Tra l’altro, attenzione anche alla novità relativa ad alcuni danni che Berlino potrebbe provocare all’Italia, in questo caso a Piazza Affari.

Balzo per i rendimenti dei Titoli di Stato a 30 anni di Giappone, UK, Francia, Germania e USA Balzo per i rendimenti dei Titoli di Stato a 30 anni di Giappone, UK, Francia, Germania e USA I bond vigilantes non assalgono solo i Titoli di Stato UK e di Francia. Sotto pressione, con conseguenze balzo dei rendimenti, anche i Titoli di Stato a 30 anni di Germania, Giappone e Stati Uniti. (Fonte CNBC)

Terremoto bond in Giappone? Cosa sta succedendo ai JGB

Il collasso dei bond globali a lunga scadenza trova la sua spiegazione, oltre che nel debito, anche nell’inflazione, che continua a preoccupare gli investitori, e che erode il valore dei Titoli.

Tra gli altri fattori no l’arrivo di nuove emissioni di debito e i tanti dubbi che i bond vigilantes non riescono a non avere nei confronti dell’impegno e capacità effettivi, da parte dei vari governi, a far quadrare i rispettivi conti pubblici.
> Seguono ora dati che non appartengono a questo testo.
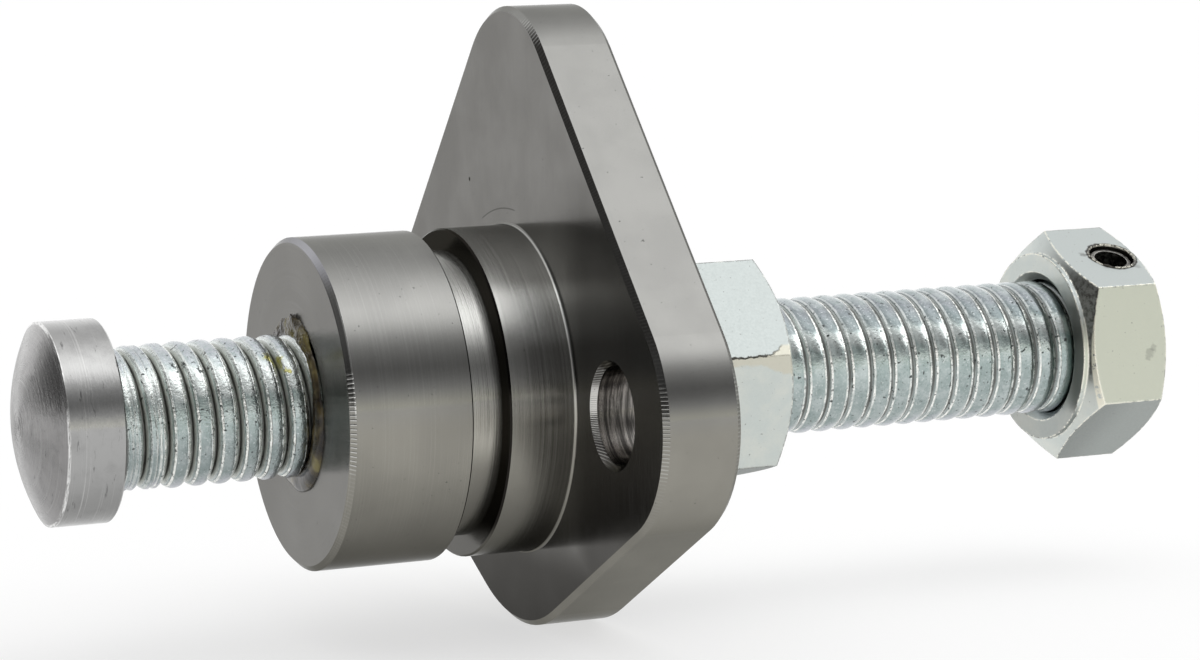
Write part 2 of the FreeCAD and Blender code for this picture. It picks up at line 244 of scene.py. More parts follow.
# how much of that is left towards the tip's end, a dark wall, and towards the head's end
ROOM_ENDS = ((-1.0, 0.12), (-0.72, 0.12), (-0.42, 1.0), (0.55, 1.0), (0.85, 1.35), (1.0, 1.35))
ROOM_LEVEL = 1.22
RAMP_TOP = 2.0             # a ramp's colours stay under 1, and this gives them their level
WARM_UNDER = 12            # degrees: the table warms the light under these
WARM_LOSS = (0.0, 0.01, 0.10)     # of its red, green and blue, at the horizon


def make_camera():
    """The photograph's viewpoint, found by fitting one camera to the object's outlines."""
    data = bpy.data.cameras.new("photo_camera")
    data.sensor_width = 36.0
    data.lens = CAMERA_LENS
    data.clip_start = 0.01
    data.clip_end = 100.0
    item = bpy.data.objects.new("photo_camera", data)
    item.rotation_mode = "QUATERNION"
    item.rotation_quaternion = Quaternion(CAMERA_TURN.normalized(), CAMERA_TURN.length)
    item.location = CAMERA_PLACE * MM
    SCENE.collection.objects.link(item)
    SCENE.camera = item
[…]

Nel caso specifico del Giappone, oggi i rendimendi dei Titoli di Stato a 30 anni sono schizzati fino al 3,286%, mentre quelli dei bond sovrani a 20 anni sono balzati al 2,695%, in crescita di 80 punti base dall’inizio del 2025, e al valore più alto dal 1999, stando ai dati forniti da LSEG.

Non sta andando bene neanche ai Titoli di Stato giapponesi con scadenza a 10 anni, i cui rendimenti viaggiano all’1,633%, valore più alto dal 2008, e in volata di più di 50 punti base nel 2025.

Attaccati dai sell anche i bond made in Japan con scadenza a 40 anni, con i rendimenti balzati di 90 punti base quest’anno, al 3,506%.

Il pericolo per il Giappone, tra i Paesi più indebitati al mondo, è particolarmente significativo, in quanto il continuo balzo dei rendimenti dei JGB renderà inevitabilmente più alto il costo di servizio del debito, ergo la spesa per gli interessi, che Tokyo dovrà sostenere, in un contesto tra l’altro di bassa crescita.

In più, la Bank of Japan continua a portare avanti il suo processo di normalizzazione di politica monetaria, puntando a nuovi rialzi dei tassi: altro fattore che, inevitabilmente, sta esercitando una pressione ribassista sul valore dei Titoli di Stato e, di conseguenza, una pressione rialzista sui rendimenti.

Guardando all’emorragia che sta colpendo i Titoli di Stato a lunga scadenza di tutto il mondo, così ha commentato da Sidney alla CNBC Andrew Ticehurst, strategist di Nomura Holdings: “Deficit e debito sono questioni che non possono essere affrontate facilmente o velocemente” da parte dei governi di tutto il mondo. Il che significa, a suo avviso, che “ le curve dei rendimenti più ripide sono il New Normal ”.